Rav Bar-Eli is an organizational consultant on education and training, with years of experience in education and research, mainly on religion and state. He holds a BA in elementary education and a master’s degree in organizational consulting and business administration from Ben Gurion University. He served as a combat officer and later chaplain.
Contributors to the Yachad FB page have indicated that R’ Bar-Eli made news in an incident when he was filmed encouraging soldiers not to go in to evacuate Gush Katif. He served as a rav tzva’i. He was in army jail for 4 months because of that. (The contributors indicate that he may be Otzma, but they are not sure.)
Dudi Shwamenfeld: (Source: The Yeshiva World)

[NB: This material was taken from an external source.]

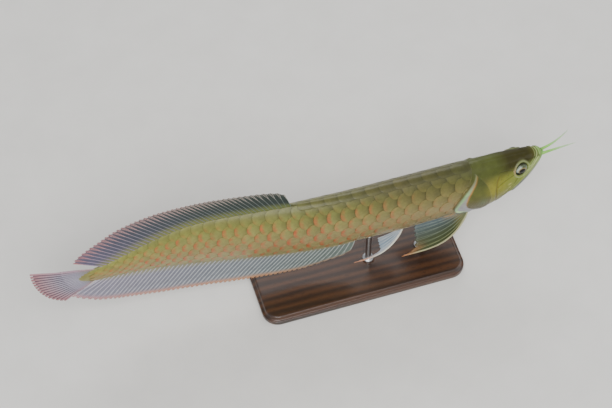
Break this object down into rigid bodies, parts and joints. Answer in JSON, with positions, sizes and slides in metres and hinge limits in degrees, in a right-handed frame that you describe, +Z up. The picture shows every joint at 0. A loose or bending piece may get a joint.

52 yo, married with five children living in Migdal Haemek. Dudi Shwamenfeld is a journalist and Kol Berama Radio host. He has years of experience on Haredi radio stations. Shwamenfeld is a social fighter who has used his position as a communicator in favor of social struggles, such as for a change in attitude to the Haredi youth who drop out and toward the ultra-Orthodox soldiers. He has served in the IDF Military Rabbinate. He fights against persecution and is uncompromising in struggling against ethnic discrimination in Orthodox educational institutions. When asked why he would leave his job to join a party that might not pass the minimum threshold in the elections, Dudi said “voters are wise and they know which party to vote for.” He added “for me, it is a big honor to join this party”. Shwamenfeld spoke of the mission, the wonderful reality that the party combines dati leumi and chareidi candidates.
Rabbi Kobi Yakir
43 yo, Rabbi Yakir is a Torah scholar, married with seven children and lives in Yishuv Psagot. Rabbi Yakir has a broad religious education having learned at Or Etzion Yeshiva, which includes judges and rabbinical courts, and at the Rudman Kollel for Dayanut in Rechovot. Rabbi Yakir is a Rav Mechanech in Yishivat hesder. He deals with religious instruction, having completed five-year study of Jewish strategy. He has published many articles in various magazines regarding issues of religion and state.